BEGIN Supplied material

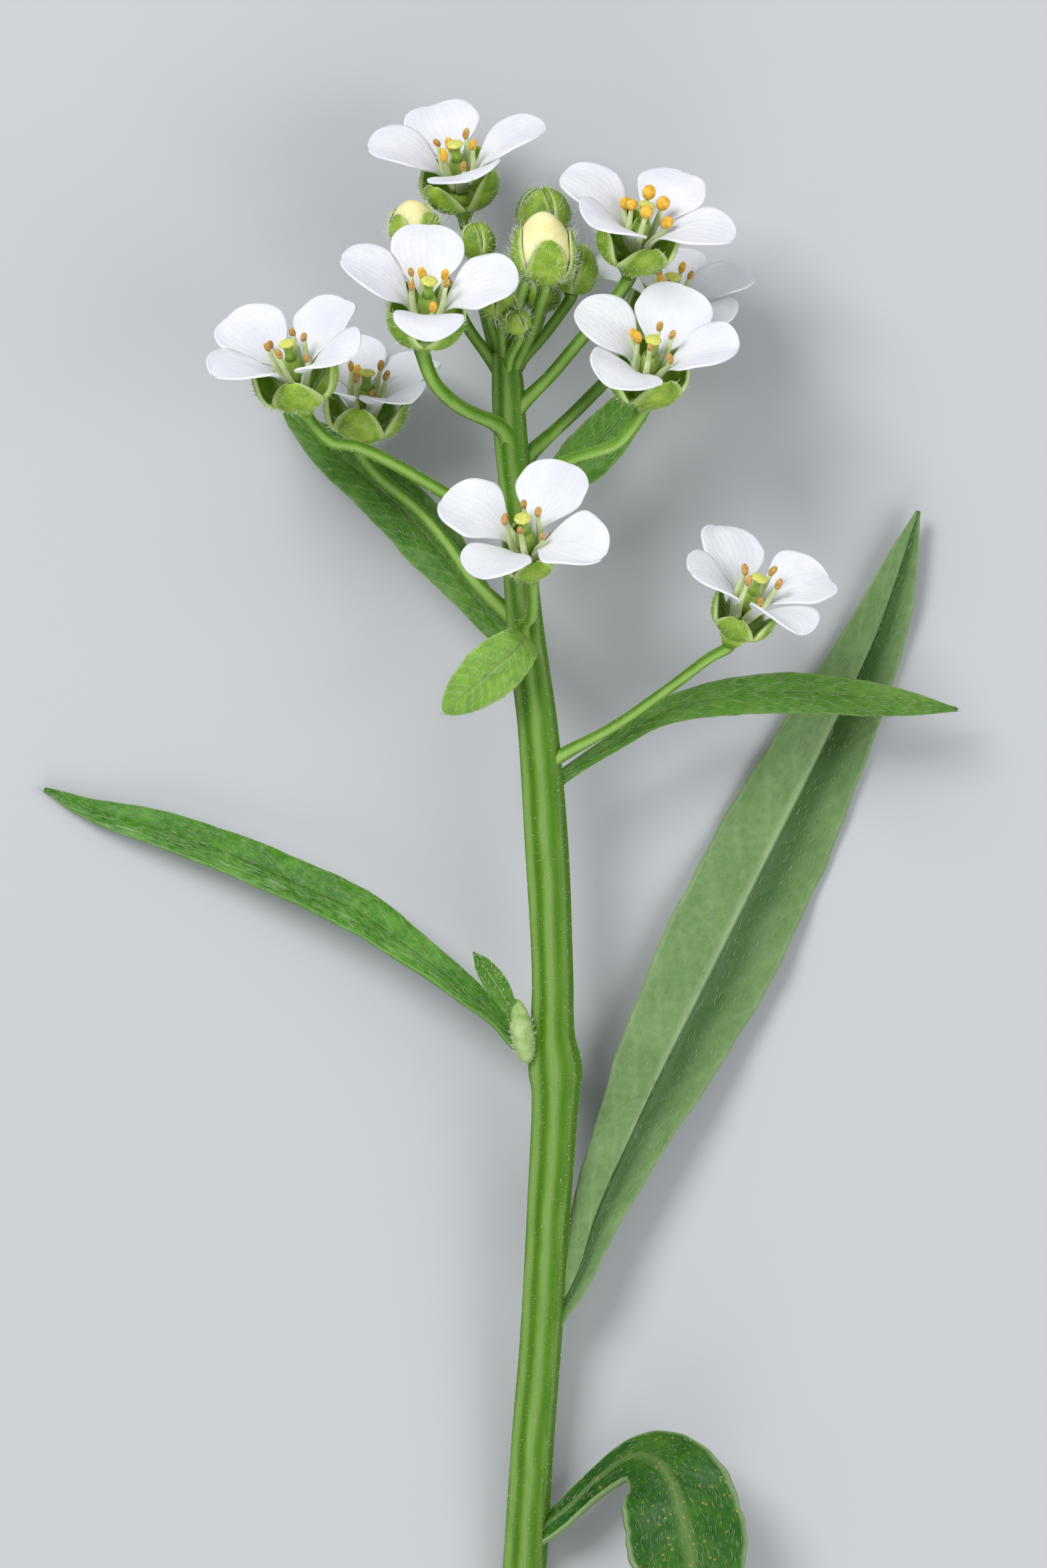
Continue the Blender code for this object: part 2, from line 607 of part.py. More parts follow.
def stem_profile():
    """The stem's outline across: a circle of radius 1 mm with shallow ridges."""
    count = STEM_RIDGES * 2
    curve = bpy.data.curves.new("stem_outline", "CURVE")
    curve.dimensions = "2D"
    spline = curve.splines.new("POLY")
    spline.points.add(count - 1)
    spline.use_cyclic_u = True
    for index, point in enumerate(spline.points):
        angle = math.tau * index / count
        radius = (1 + STEM_RIDGE_DEPTH * (math.cos(STEM_RIDGES * angle) - 1)) * MM
        point.co = (radius * math.cos(angle), radius * math.sin(angle), 0, 1)
    outline = bpy.data.objects.new("stem_outline", curve)
    outline.hide_render = True
    outline.display_type = "WIRE"
    bpy.context.scene.collection.objects.link(outline)
    return outline


def build_stem(tops, parts):
    """The main stem with every stalk of the head fused to it."""
    outline = stem_profile()
    axis = smooth_points([point[:3] for point in STEM], STEM_RINGS)
    radii = []
    for point in axis:
        before = max((row for row in STEM if row[1] <= point.y + 1e-3), key=lambda row: row[1])
        after = min((row for row in STEM if row[1] >= point.y - 1e-3), key=lambda row: row[1])
        span = max(after[1] - before[1], 1e-6)
        share = min(max((point.y - before[1]) / span, 0), 1)
        radii.append(before[3] + (after[3] - before[3]) * share)
    trunk = tube_mesh("trunk", axis, radii, profile=outline)
    bpy.data.objects.remove(outline, do_unlink=True)
    press_flat(trunk)
    pieces = [trunk]
    for name, top in tops.items():
        way = {**FLOWERS, **BUDS}[name]["stalk"]
        count = 4 if name.startswith("bud") else 2 + len(way)
        points = smooth_points([top] + [Vector(point) for point in way], count)
        thick = STALK_RADIUS if name.startswith("flower") else BUD_STALK_RADIUS
        pieces.append(tube_mesh(name + "_stalk", points, [thick] * count))
    fuse("stem", pieces, "stem_green", parts)


def main():
    """Build the sprig."""
    clear_scene()
    parts = new_collection("sweet_alyssum")
    tops = {}
    for name, spec in FLOWERS.items():
        build_flower(name, spec, parts)
        tops[name] = Vector(spec["base"]) + facing(spec["lean"], spec["tilt"])[0] * STALK_START
    for name, spec in BUDS.items():
        build_bud(name, spec, parts)
        tops[name] = Vector(spec["base"]) - facing(spec["lean"], spec["tilt"])[0] * GAP
    build_leaves(parts)
    build_stem(tops, parts)


main()
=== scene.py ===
"""The looks of a cut sprig of sweet alyssum: thin petals and leaves, stamens, buds and hairs.

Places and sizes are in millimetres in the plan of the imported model, as in the solids' own
source, and are scaled to metres where a mesh is made.
"""

import math

import bpy
import numpy as np
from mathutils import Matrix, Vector

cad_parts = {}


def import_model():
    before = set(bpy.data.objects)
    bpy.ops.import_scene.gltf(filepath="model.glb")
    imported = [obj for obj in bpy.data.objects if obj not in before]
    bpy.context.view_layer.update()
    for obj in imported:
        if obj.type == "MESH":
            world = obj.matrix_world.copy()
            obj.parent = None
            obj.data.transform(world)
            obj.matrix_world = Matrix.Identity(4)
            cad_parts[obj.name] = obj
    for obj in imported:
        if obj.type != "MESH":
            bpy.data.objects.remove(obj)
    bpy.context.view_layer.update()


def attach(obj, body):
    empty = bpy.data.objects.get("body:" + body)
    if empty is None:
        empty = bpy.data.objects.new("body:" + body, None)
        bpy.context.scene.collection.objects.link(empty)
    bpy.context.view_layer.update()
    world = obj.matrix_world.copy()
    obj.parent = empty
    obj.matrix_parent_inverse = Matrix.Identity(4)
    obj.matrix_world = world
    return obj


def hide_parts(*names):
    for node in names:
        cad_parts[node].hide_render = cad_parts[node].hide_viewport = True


MM = 0.001
# The place in the plan that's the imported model's origin.
MIDDLE = np.array([0.0, 2.1, 0.0])
SEED = 7

# The camera looks straight down with a long lens; 42 pixels of the photograph are 1 mm.
PIXELS_PER_MM = 42.0
PHOTO_HEIGHT = 2348
VIEW_CENTRE = (0.89, 5.11)
VIEW_LEVEL = 6.0
LENS = 200.0
SENSOR = 36.0

# Each light: its name, its place and size in millimetres, and its power in watts.
LIGHTS = [("key", (-170, 190, 330), 190, 1.3), ("fill", (230, -60, 260), 260, 0.45),
          ("front", (20, -260, 160), 220, 0.3)]
LIGHT_AIM = (0, 5, 4)
SKY_COLOUR = (0.93, 0.96, 1.0)
SKY_STRENGTH = 0.42
FLOOR_COLOUR = (0.46, 0.47, 0.49)
FLOOR_ROUGHNESS = 0.75
FLOOR_HALF_SIZE = 1.2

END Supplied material

▶ **What to do**: Starting at the line that contains "thick = STALK_RADIUS" and ending at the line that contains "obj.data.transform(world)", retype each line exactly; omit everything outside that range.

▶ **Final answer**:
        thick = STALK_RADIUS if name.startswith("flower") else BUD_STALK_RADIUS
        pieces.append(tube_mesh(name + "_stalk", points, [thick] * count))
    fuse("stem", pieces, "stem_green", parts)


def main():
    """Build the sprig."""
    clear_scene()
    parts = new_collection("sweet_alyssum")
    tops = {}
    for name, spec in FLOWERS.items():
        build_flower(name, spec, parts)
        tops[name] = Vector(spec["base"]) + facing(spec["lean"], spec["tilt"])[0] * STALK_START
    for name, spec in BUDS.items():
        build_bud(name, spec, parts)
        tops[name] = Vector(spec["base"]) - facing(spec["lean"], spec["tilt"])[0] * GAP
    build_leaves(parts)
    build_stem(tops, parts)


main()
=== scene.py ===
"""The looks of a cut sprig of sweet alyssum: thin petals and leaves, stamens, buds and hairs.

Places and sizes are in millimetres in the plan of the imported model, as in the solids' own
source, and are scaled to metres where a mesh is made.
"""

import math

import bpy
import numpy as np
from mathutils import Matrix, Vector

cad_parts = {}


def import_model():
    before = set(bpy.data.objects)
    bpy.ops.import_scene.gltf(filepath="model.glb")
    imported = [obj for obj in bpy.data.objects if obj not in before]
    bpy.context.view_layer.update()
    for obj in imported:
        if obj.type == "MESH":
            world = obj.matrix_world.copy()
            obj.parent = None
            obj.data.transform(world)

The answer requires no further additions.